Le logo mythique d’Antenne 2 sur la couverture
Quel plus beau sésame en littérature que le mot « corsage » ! J’ai eu la même émotion en dénichant le roman Cécilia, médecin de compagne de Gérard Sire sorti aux éditions Gautier Languereau en 1966, la même année que la diffusion des treize épisodes de ce feuilleton télévisé sur la première chaîne de l’ORTF. Qui n’a pas vu l’actrice Nicole Berger (morte en 1967, un an après, d’un accident de voiture) débarquer dans le bourg de Tourlezane au volant de sa 4L découvrable, ne sait rien des blondeurs assassines, des jeunes femmes rieuses et décidées des années 1960. Parfois, c’est un logo qui m’attire, celui d’Antenne 2 (le A et le 2 entremêlés), l’originel aussi mémorable que la pièce de 10 francs, tous deux l’œuvre du peintre Georges Mathieu. Ce logo trônait sur la couverture de Papa poule de Daniel Goldenberg chez JC Lattès en 1980. Gamin, j’aimais suivre les aventures de cette famille un peu particulière, cette tribu se déplaçait dans une Estafette bariolée. « Bernard Chalette avait quarante ans légers, du charme et pas mal de cheveux blancs dans sa tignasse à la Harpo Marx », voilà comme était décrit dès la première page, ce père de famille.

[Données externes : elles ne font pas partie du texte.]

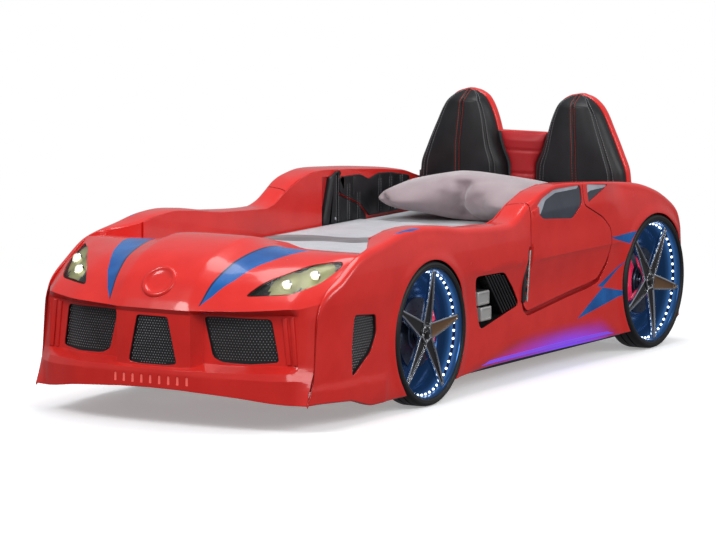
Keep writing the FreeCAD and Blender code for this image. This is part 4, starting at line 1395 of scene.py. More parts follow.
@dataclass(frozen=True)
class FrontMoulding:
    """Hood, nose, mouth and lip, with lamps and grilles."""

    stations: tuple[NoseStation, ...] = (
        NoseStation(0, ((701.5, 584), (415, 628), (205, 592), (85, 522), (18, 445), (0, 412),
                        (12, 396), (14, 212), (2, 204), (0, 190), (0, 139))),
        NoseStation(104, ((701.5, 582), (415, 627), (205, 590), (86, 521), (20, 445), (2, 412),
                          (14, 396), (16, 212), (4, 204), (2, 190), (2, 137))),
        NoseStation(148, ((701.5, 578), (415, 625), (205, 587), (88, 519), (24, 445), (5, 412),
                          (20, 397), (24, 214), (8, 204), (5, 190), (5, 135))),
        NoseStation(170, ((701.5, 564), (415, 608), (212, 572), (100, 508), (40, 442), (16, 413),
                          (70, 396), (70, 226), (12, 206), (8, 190), (8, 133))),
        NoseStation(250, ((701.5, 556), (425, 596), (228, 562), (125, 506), (62, 448), (30, 415),
                          (80, 396), (78, 224), (22, 206), (18, 188), (18, 128))),
        NoseStation(340, ((701.5, 556), (440, 590), (258, 560), (160, 512), (88, 453), (50, 418),
                          (96, 397), (92, 226), (42, 206), (36, 186), (36, 120))),
        NoseStation(430, ((701.5, 556), (462, 586), (305, 558), (212, 511), (130, 455), (92, 423),
                          (134, 400), (132, 228), (82, 206), (74, 182), (74, 106))),
        NoseStation(480, ((701.5, 556), (470, 585), (330, 556), (240, 508), (155, 455), (120, 427),
                          (148, 402), (146, 228), (110, 206), (100, 182), (100, 100))),
        NoseStation(504, ((701.5, 556), (472, 584), (345, 552), (262, 505), (180, 452), (148, 426),
                          (150, 400), (144, 228), (136, 206), (120, 182), (116, 98))),
        NoseStation(548, ((701.5, 556), (474, 582), (400, 545), (335, 514), (262, 470), (225, 441),
                          (205, 395), (178, 228), (172, 206), (160, 180), (128, 98))))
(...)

C’est toujours avec émotion que j’associe la couverture de ce livre et l’acteur Sady Rebbot (1935-1994) qui enchantait mes samedis après-midi d’enfant unique. Un autre jour, je vous parlerai de la première enquête de la Commissaire Tanquerel parue sous le titre Le Frelon signée par le duo Jean-Paul Rouland & Claude Olivier chez Denoël en 1977 et qui prit le nom de « Tendre Poulet » au cinéma sous la caméra de Philippe de Broca.